--- Begin Data segment ---

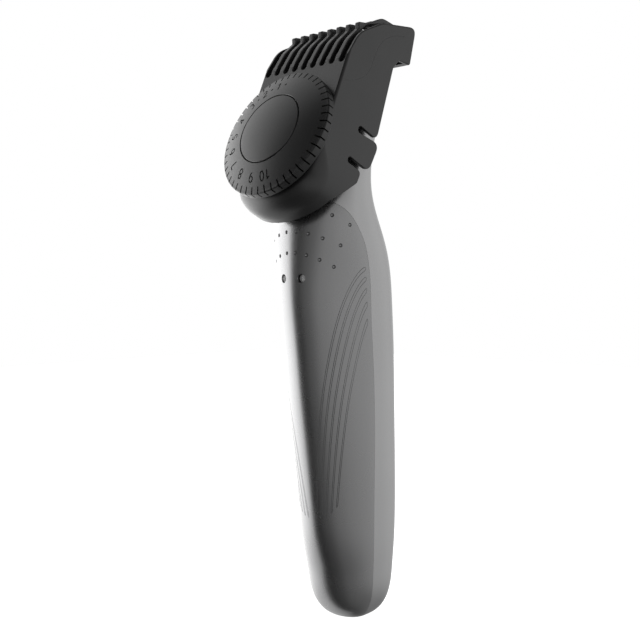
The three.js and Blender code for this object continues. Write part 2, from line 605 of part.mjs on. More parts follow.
makeShells();
makeSocket();
makePower();
makeChassis();
makeDrive();
makeButton();
makeBlade();
makeDial();
makePinion();
makeCarrier();
makeHood();
makeDetent();

export default trimmer;
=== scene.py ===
# Looks of the beard trimmer: fine shells, comb hood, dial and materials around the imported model.
# Shapes are drawn in millimetres. The handle's are in the model's own frame, and the dial's and the
# hood's are in the head frame, which is tilted back about the dial's centre.
import json
import math
import bmesh
import bpy
import numpy as np
from mathutils import Matrix, Vector


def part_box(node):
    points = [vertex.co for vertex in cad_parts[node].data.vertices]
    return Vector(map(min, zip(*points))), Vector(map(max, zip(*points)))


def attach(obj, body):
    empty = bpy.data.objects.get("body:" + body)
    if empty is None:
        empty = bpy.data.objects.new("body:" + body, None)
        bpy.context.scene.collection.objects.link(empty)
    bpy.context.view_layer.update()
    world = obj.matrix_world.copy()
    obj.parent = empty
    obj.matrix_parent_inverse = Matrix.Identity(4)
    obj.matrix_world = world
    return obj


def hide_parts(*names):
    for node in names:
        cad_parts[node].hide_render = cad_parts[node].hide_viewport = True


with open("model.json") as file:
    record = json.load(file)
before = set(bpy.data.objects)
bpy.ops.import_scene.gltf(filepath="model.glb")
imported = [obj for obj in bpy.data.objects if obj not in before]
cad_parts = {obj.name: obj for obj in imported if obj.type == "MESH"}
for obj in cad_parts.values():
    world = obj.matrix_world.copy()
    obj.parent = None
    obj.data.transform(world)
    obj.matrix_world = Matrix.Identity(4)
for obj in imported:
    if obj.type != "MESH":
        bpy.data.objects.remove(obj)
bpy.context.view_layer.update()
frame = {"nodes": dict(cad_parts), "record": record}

MM = 0.001
FOLLOWS = 0.985

# ---- Handle: height, half width, front, widest line and rear of each horizontal section --------
HANDLE_SECTIONS = [
    (18, 13.6, -15.8, -3.8, 12.7), (26, 14.0, -18.0, -4.2, 13.4), (34, 14.2, -19.4, -4.6, 13.7),
    (48, 14.6, -21.3, -5.4, 13.4), (61, 15.0, -23.1, -6.2, 12.8), (74, 15.4, -25.0, -6.9, 12.1),
    (94, 15.9, -27.5, -8.0, 11.0), (107, 16.1, -29.1, -9.6, 10.1), (120, 16.6, -29.5, -13.0, 8.2),
    (127, 16.7, -29.5, -15.5, 5.6), (133.5, 16.3, -29.2, -16.8, 2.2), (140, 15.8, -28.3, -16.5, -0.9),
    (148, 15.3, -26.0, -14.5, -2.3), (160.8, 15.0, -20.6, -12.0, 0.4), (170, 15.0, -16.4, -9.0, 2.2),
    (187, 15.0, -9.6, -4.6, 4.6)]
FRONT_POWER = 2.0
REAR_POWER = 3.0
WALL = 1.8
RING_POINTS = 192
RING_STEP = 1.0
PROFILE_BLUR = 3.0
END_TOP = 18.0
END_POWER = 3.0
END_RUN = 10.0
END_CENTRE = 0.5
END_FLAT = 0.5
END_DROP = 0.82
END_RINGS = 22
SEAM_GAP = 0.05
SEAM = [(-4.2, -2), (-4.6, 18), (-5.2, 44), (-5.8, 65), (-7.8, 90.8), (-8.75, 101.2), (-9.5, 111.5),
        (-10.9, 119.2), (-12.5, 124.3), (-14.9, 128.6), (-17.65, 132.3), (-20.9, 135.6), (-23.7, 137.7),
        (-29, 141), (-36, 144)]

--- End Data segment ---

__To be done__: Write out exactly the lines from the start of the material through the line with "export default trimmer;". No other output is expected.

__Exercise solution__:
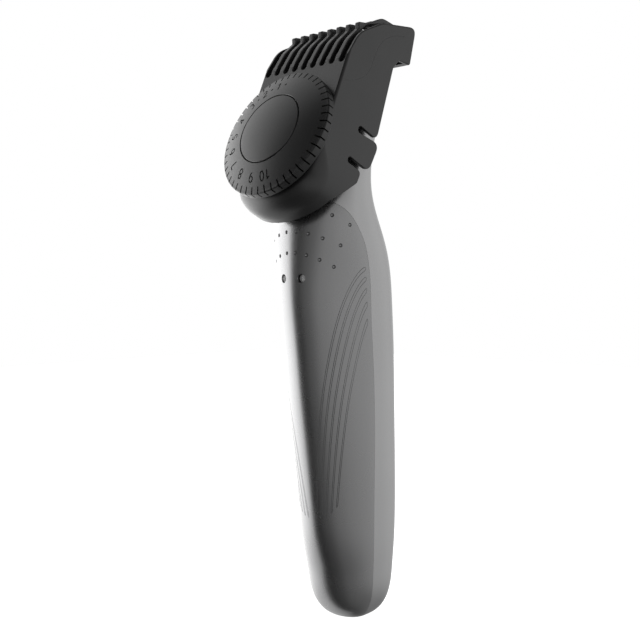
The three.js and Blender code for this object continues. Write part 2, from line 605 of part.mjs on. More parts follow.
makeShells();
makeSocket();
makePower();
makeChassis();
makeDrive();
makeButton();
makeBlade();
makeDial();
makePinion();
makeCarrier();
makeHood();
makeDetent();

export default trimmer;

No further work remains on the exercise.